Repeat the whole listing exactly as written.

**DATA SEGMENT**
%%
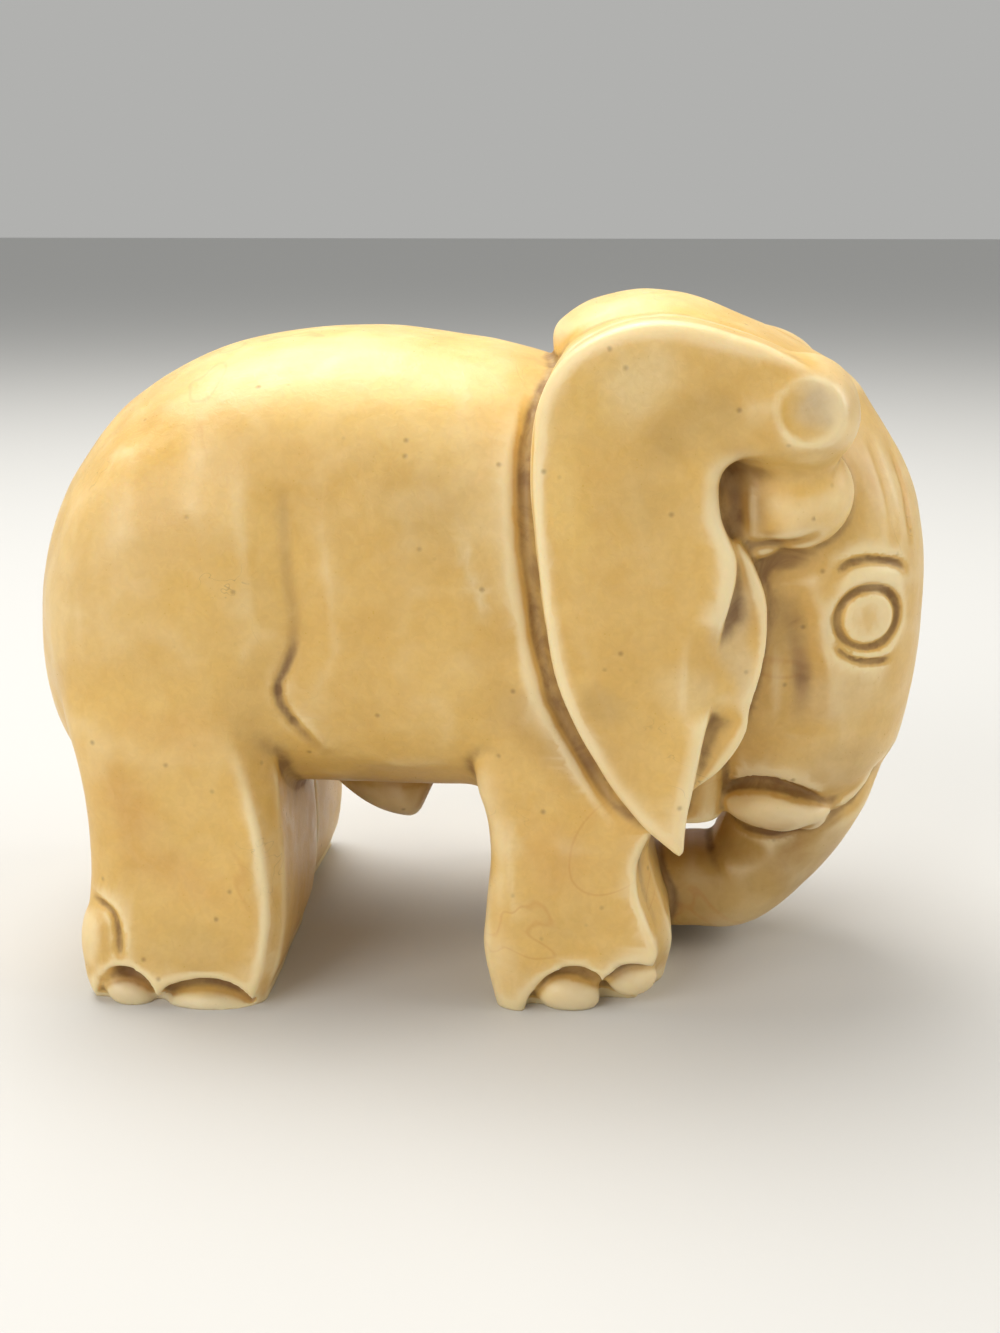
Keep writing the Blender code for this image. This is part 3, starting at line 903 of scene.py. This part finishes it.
def ear_details():
    stone.gouge([(40.2, 88.5), (40.8, 85), (41.2, 80), (41.8, 76)], 2.4, 1.0, 22)
    stone.gouge([(41.4, 76.6), (45.5, 76.2), (50, 76.6), (54, 78.4)], 1.5, 1.2, 16)
    stone.dish((49.5, 72.6), (6.5, 3.4), 0.8)
    stone.dish((24, 78), (13, 18), -0.5, least_y=30)
    stone.gouge([(13.4, 97), (12.4, 88), (13.2, 75), (15.0, 62), (17.5, 53.5), (21.5, 45.5), (26, 38.5)], 3.6, 0.2, 30)
    stone.finish()


def fill_between_lobe_and_flap():
    x, y, z = stone.points.T
    down = np.clip((z - 49.0) / 3.5, 0, 1) * np.clip((66.0 - z) / 6.0, 0, 1)
    across = np.clip((46.0 - x) / 13.0, 0, 1)
    ramp = FLAP_OUTER + (EAR_OUTER - FLAP_OUTER) * across
    reached = (abs(y) > 30) & (x < 46) & ((stone.outward > 0.3) | (x < 42))
    reached = reached * np.clip((x - 32.0) / 4.0, 0, 1)
    stone.points[:, 1] += np.sign(y) * down * (ramp - abs(y)) * reached


fill_between_lobe_and_flap()
stone.rub((39, 37, 56.5), (8, 8, 10), 12)
stone.rub((46, 40, 96.5), (15, 9, 11), 25)
stone.rub((51, 36, 89.5), (9, 9, 7), 60)
stone.rub((44, 32, 83), (7, 9, 9), 20)
ear_details()
stone.rasp((51.7, 40.0, 98.4), (0.12, 0.98, 0.14), (6.8, 6.0, 8.0))
write_points(stone.mesh, stone.points)
stone.start()
print("Widest point of the ears, mm:", round(float(stone.points[:, 1].max()), 1))

# %% [markdown]
# ## Eye and mouth
# The eye is a flat disc in a ring groove, under a raised lid and a brow line, with one more cut below.
# The mouth is a ledge: the cheek hangs over the lower lip, and its edge runs on across the trunk.
# The blade is narrow here, so the strokes are only a millimetre wide.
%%
**PROBLEM SOLUTION**
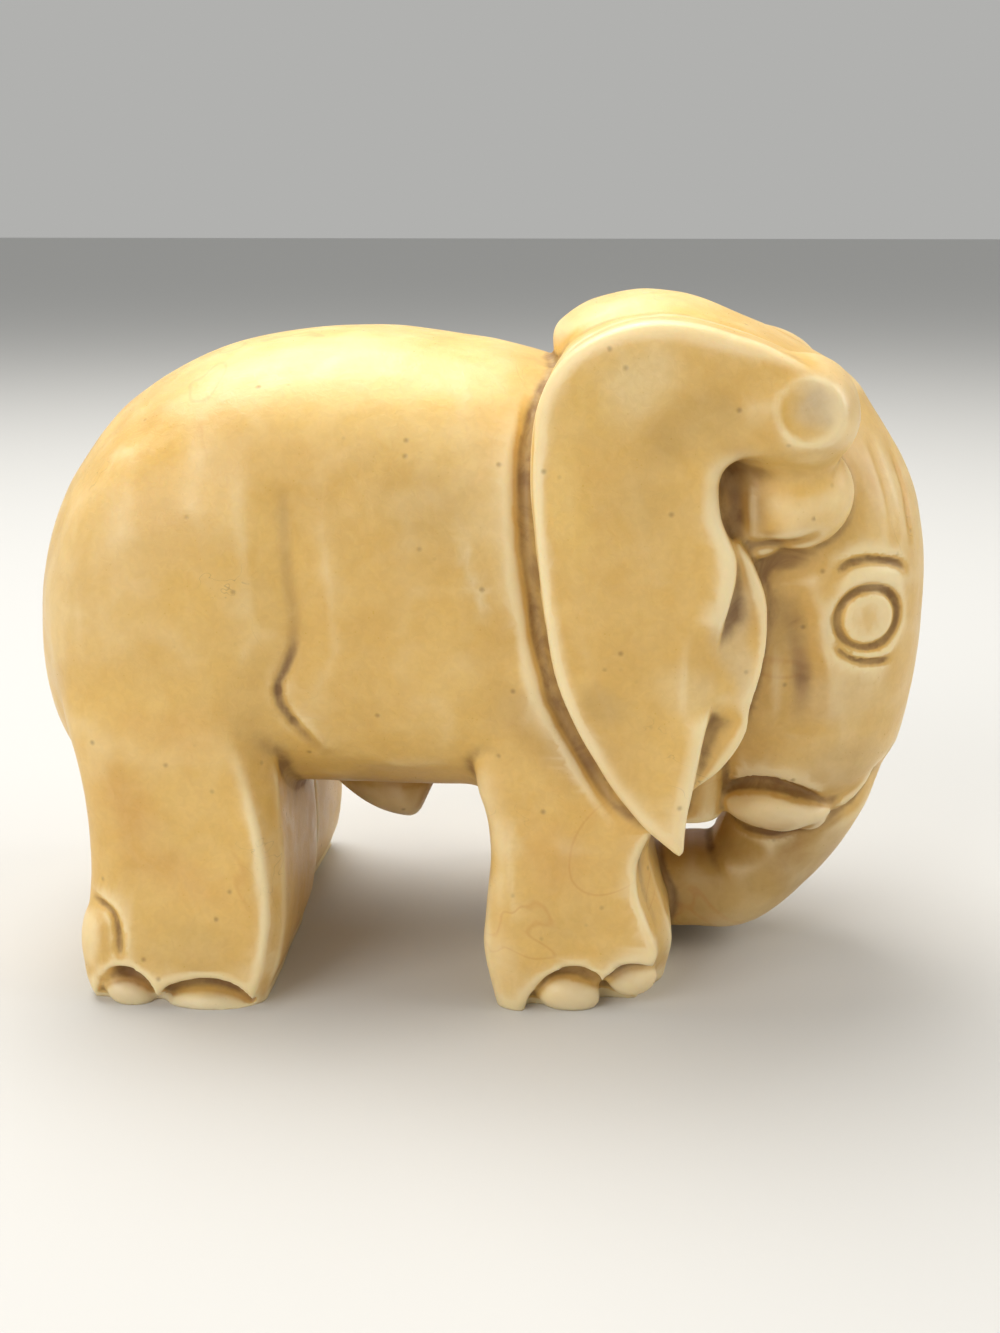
Keep writing the Blender code for this image. This is part 3, starting at line 903 of scene.py. This part finishes it.
def ear_details():
    stone.gouge([(40.2, 88.5), (40.8, 85), (41.2, 80), (41.8, 76)], 2.4, 1.0, 22)
    stone.gouge([(41.4, 76.6), (45.5, 76.2), (50, 76.6), (54, 78.4)], 1.5, 1.2, 16)
    stone.dish((49.5, 72.6), (6.5, 3.4), 0.8)
    stone.dish((24, 78), (13, 18), -0.5, least_y=30)
    stone.gouge([(13.4, 97), (12.4, 88), (13.2, 75), (15.0, 62), (17.5, 53.5), (21.5, 45.5), (26, 38.5)], 3.6, 0.2, 30)
    stone.finish()


def fill_between_lobe_and_flap():
    x, y, z = stone.points.T
    down = np.clip((z - 49.0) / 3.5, 0, 1) * np.clip((66.0 - z) / 6.0, 0, 1)
    across = np.clip((46.0 - x) / 13.0, 0, 1)
    ramp = FLAP_OUTER + (EAR_OUTER - FLAP_OUTER) * across
    reached = (abs(y) > 30) & (x < 46) & ((stone.outward > 0.3) | (x < 42))
    reached = reached * np.clip((x - 32.0) / 4.0, 0, 1)
    stone.points[:, 1] += np.sign(y) * down * (ramp - abs(y)) * reached


fill_between_lobe_and_flap()
stone.rub((39, 37, 56.5), (8, 8, 10), 12)
stone.rub((46, 40, 96.5), (15, 9, 11), 25)
stone.rub((51, 36, 89.5), (9, 9, 7), 60)
stone.rub((44, 32, 83), (7, 9, 9), 20)
ear_details()
stone.rasp((51.7, 40.0, 98.4), (0.12, 0.98, 0.14), (6.8, 6.0, 8.0))
write_points(stone.mesh, stone.points)
stone.start()
print("Widest point of the ears, mm:", round(float(stone.points[:, 1].max()), 1))

# %% [markdown]
# ## Eye and mouth
# The eye is a flat disc in a ring groove, under a raised lid and a brow line, with one more cut below.
# The mouth is a ledge: the cheek hangs over the lower lip, and its edge runs on across the trunk.
# The blade is narrow here, so the strokes are only a millimetre wide.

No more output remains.